Much is made of the capacity of globalization to spread wealth. In fact, it is a fiendish process that rewards an exploitable population until it gets too big for its boots, then leaves it high and dry, with only the produce of the next group of victims to keep it afloat.
Given time, the people of Bangladesh will gain decent working conditions, just as the workers of industrial Britain did. Then, they too will be buying cheap clothes made in far-off factories in which they would not work themselves.
What is happening currently is a vast recalibration of human beings and their economic categories. General standards of living are still broadly predicated on the part of the world in which you live. However, globalization spreads relative poverty as well as relative wealth. Eventually, the world’s poor and the world’s rich will have everything in common with each other, and nothing in common with their neighbors and compatriots.

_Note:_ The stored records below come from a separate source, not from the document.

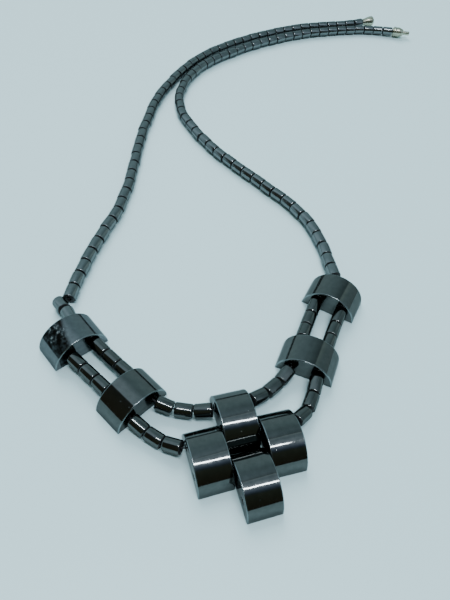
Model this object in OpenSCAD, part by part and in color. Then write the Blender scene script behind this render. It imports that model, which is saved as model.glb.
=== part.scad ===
// Hematite bead necklace lying open on a flat surface, in millimetres.
// +Z is up, the surface is Z = 0, and +Y runs from the pendant to the clasp.
// The strings are followed from the left end of the necklace to the right one.

/* [Tube beads] */
// Diameter of a tube bead
tube_d = 4; // [3.8:0.1:4.2]
// Length of a tube bead of the two strands
tube_l = 4.75; // [4.6:0.05:4.8]
// Length of a tube bead between dome beads and at the sharp bend
front_tube_l = 4.65; // [4.5:0.05:4.7]
// Space between neighbouring tube beads of the left strand
left_gap = 0.4; // [0.35:0.05:0.5]
// Space between neighbouring tube beads of the right strand
right_gap = 0.35; // [0.35:0.05:0.5]
// Width of the chamfer round each end of a tube bead
tube_edge = 0.4; // [0.3:0.05:0.5]
// Diameter of the hole along a tube bead
tube_bore_d = 1.5; // [1.3:0.1:1.6]
// Number of tube beads between two dome beads
run_beads = 3; // [3:1:3]
// Number of tube beads in the left strand, past the two at its bend
left_beads = 49; // [40:1:49]
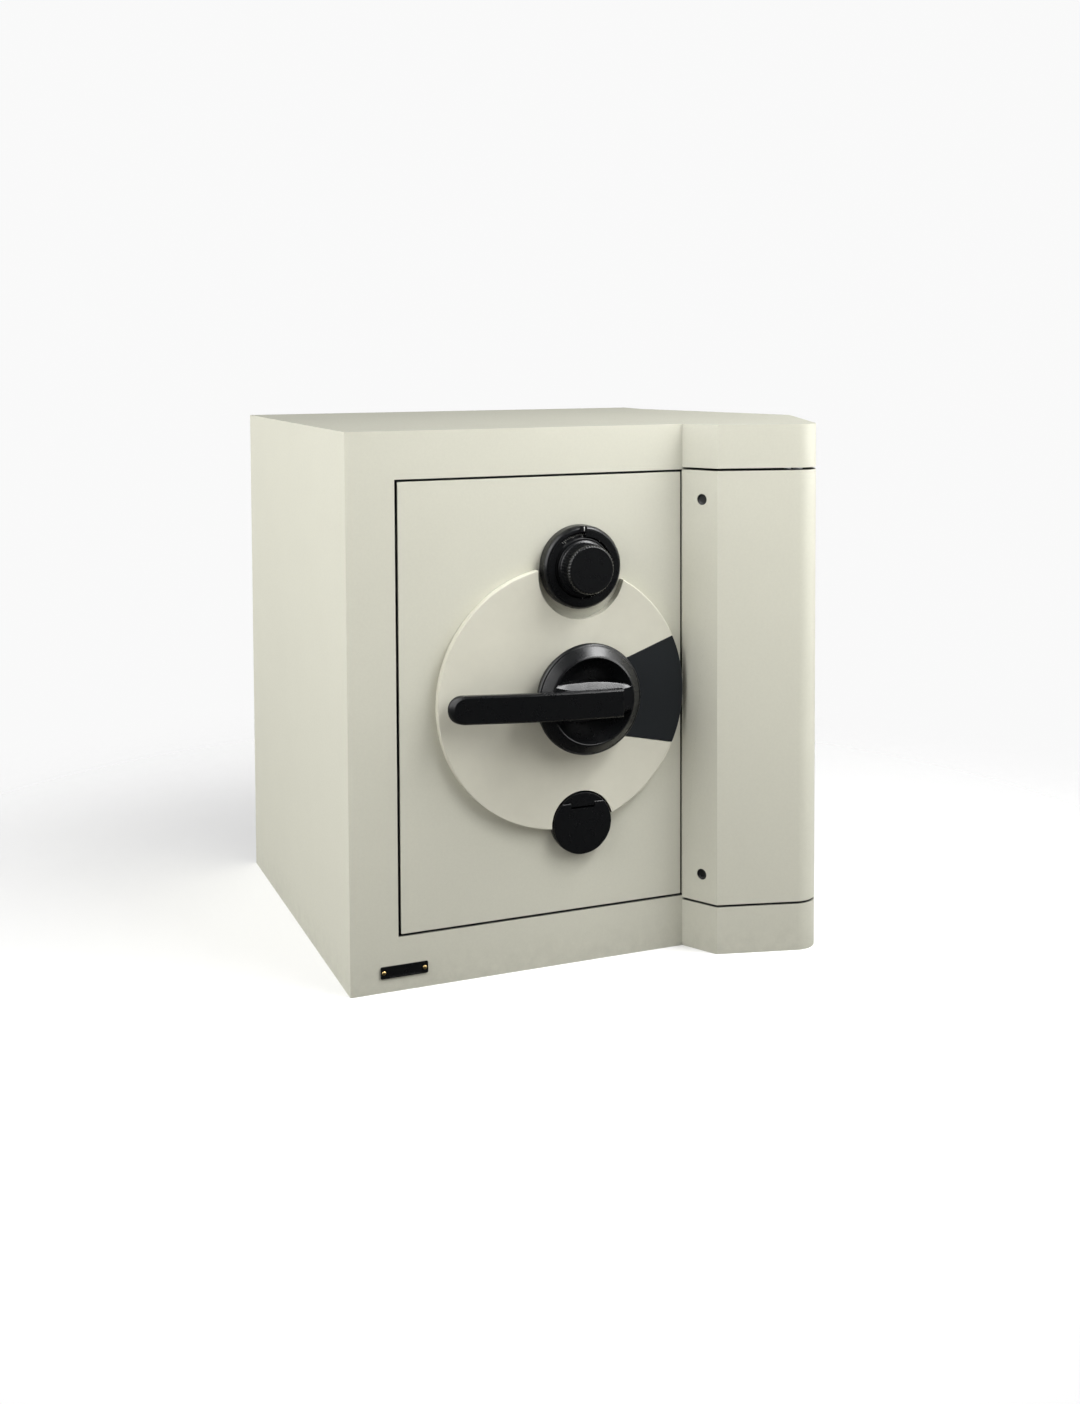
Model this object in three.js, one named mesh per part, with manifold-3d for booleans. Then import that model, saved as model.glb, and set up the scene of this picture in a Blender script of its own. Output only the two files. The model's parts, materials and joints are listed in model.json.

You see it here already, not only in the condemnation of “welfare dependency,” but in the demand of business for immigration, however big a headache this makes for politicians. You see it in China’s consumer class, who are flocking to the Western “affordable fashion” stores, such as Zara and H&M, that are blooming in Asia like daisies in a park. You see it in the way that two factories, in two parts of the world that could not, on the face of it, have less in common, deal death one day to a bunch of their employees.
You also see it, of course, in the West’s continuing economic struggles, as the balance of power slips from the developed world to the developing world, in a massive structural adjustment. It is a paradox that the EU is seen as the chief culprit in much of this.
Whatever its flaws, it still represents the largest experiment in cross-border equality the planet has ever seen, yet it has never been less popular among the populations of its member countries. What solution can there be, though, if an attempt to create a level playing field for trade across economically varied nations is not part of it?